Lucie de Moyencourt is a self-taught artist who has also worked as an architect and set designer. Living and working in Cape Town, she is known for the spontaneous manner in which she captures her surrounding environments. Painting with black ink in an instinctive and intuitive fashion, she has prolifically captured scenes of the Atlantic Seaboard and Cape Town's City Bowel. She notes: "I paint because I am addicted to the "surprise" that the painted canvas gives me when I step back from the easel."
Thirza Schaap graduated from the Royal Academy of Art in The Hague in 1995, and has been living and working as a photographer between Cape Town and Amsterdam since 2013. Her practice is driven by a deep ecological concern and an aim to raise awareness regarding the atrocities of marine plastic pollution. Her "Plastic Ocean" works combine sculpture and photography to confront the viewer with visually pleasing and organic looking forms that are created using synthetic and unpleasing marine plastic pollution. In this way, Schaaps's works tackle contrasts between the appealing visual nature of her photographs and the disturbing environmental realities they address..
Mariëtte Kotzé has a special interest in how ink-wash painting can be used as a means of alternative photography. By capturing transient moments on paper or a lens surface upon which she mixes various translucent fluids, Kotzé digitally documents ethereal interactions between inks and pigmented substrates. In doing so, she captures images that can never again be created.

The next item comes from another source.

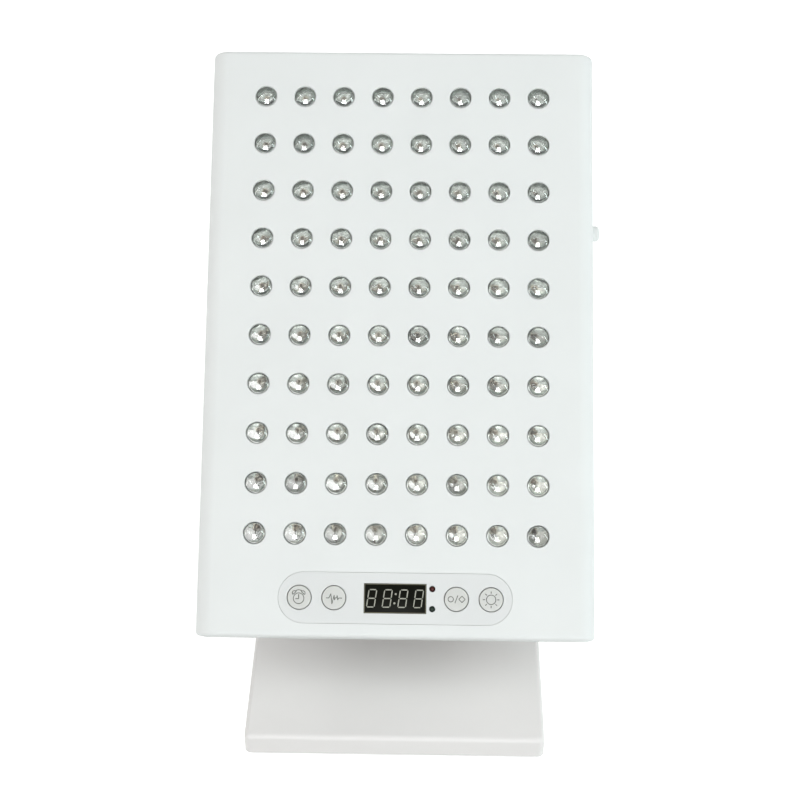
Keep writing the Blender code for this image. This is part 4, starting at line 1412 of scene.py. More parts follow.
    def chip_and_wire(self, name: str) -> bpy.types.Object:
        """The emitter's chip with its raised contact, and the wire that runs down from it.

        Args:
            name: the object's name.

        Returns:
            The chip and the wire, joined.
        """
        x, z = self.pad_at
        base = self.well_floor - 2 * self.lead_thickness
        top = base - self.chip_height
        half = self.chip / 2
        chip = block(name, (x - half, top, z - half), (x + half, base, z + half))
        with editing(chip, "FACE"):
            select_faces(chip, lambda middle, normal: normal.y < -0.5)
            bpy.ops.mesh.inset(thickness=self.chip / 5)
            raised = (0, -self.contact_height, 0)
            bpy.ops.mesh.extrude_region_move(TRANSFORM_OT_translate={"value": raised})
        crest = self.well_floor - 8 * self.lead_thickness
        route = [(x, top, z), (x + self.wire_crest[0], crest, z + self.wire_crest[1])]
        route += [(x, base, self.wire_foot)]
        return unite([chip, lines("bond_wire", [route], self.wire_radius, 0)])


def lines(
    name: str, routes: Sequence[Sequence[Point3]], radius: float, rounding: int
) -> bpy.types.Object:
    """Thin round lines as one mesh.

    Args:
        name: the object's name.
        routes: the points that each line runs through.
        radius: the lines' radius.
        rounding: how finely they are rounded.

    Returns:
        The lines.
    """
    curve = bpy.data.curves.new(name, "CURVE")
    curve.dimensions = "3D"
    curve.bevel_depth = radius
    curve.bevel_resolution = rounding
    curve.use_fill_caps = True
    for route in routes:
        spline = curve.splines.new("POLY")
        spline.points.add(len(route) - 1)
        for point, at in zip(spline.points, route):
            point.co = (*at, 1)
    obj = bpy.data.objects.new(name, curve)
    bpy.context.scene.collection.objects.link(obj)
    pick(obj)
    bpy.ops.object.convert(target="MESH")
    return bpy.context.active_object


def cap_arc(radius: float, rise: float, steps: int) -> list[Point2]:
    """A spherical cap's profile.

    Args:
        radius: its rim's radius.
        rise: how far its top is from its rim, along the axis.
        steps: how many lines it has.

    Returns:
        The profile, from its top on the axis to its rim at zero.
    """
    height = abs(rise)
    curve = (radius**2 + height**2) / (2 * height)
    half = math.degrees(math.asin(min(1.0, radius / curve)))
    side = math.copysign(1, rise)
    points = arc((0, height - curve), curve, 90, 90 - half, steps)
    return [(abs(a), side * b) for a, b in points[:-1]] + [(radius, 0)]


@dataclass
class Stroke:
    """One line of a key's printed symbol, in millimetres from the key's centre."""

    points: list[Point2]
    closed: bool = False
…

Her limited-edition fine art prints act as the only physical products of these captured moments, which are oftentimes visually reminiscent of cosmic or underwater scenes, areal views, or even worlds as seen under a microscope.
Katrin Coetzer is a Cape Town-based illustrator with a keen interest in the intricacies of personal geography and ecological co-existence. She primarily creates work using water-based pigments on paper and has worked extensively as a freelance illustrator, creating work for publications such as Vanity Fair and the Wall Street Journal. She exhibited in Paris, Tokyo, Madrid, and Sydney, as well as illustrated five children’s books.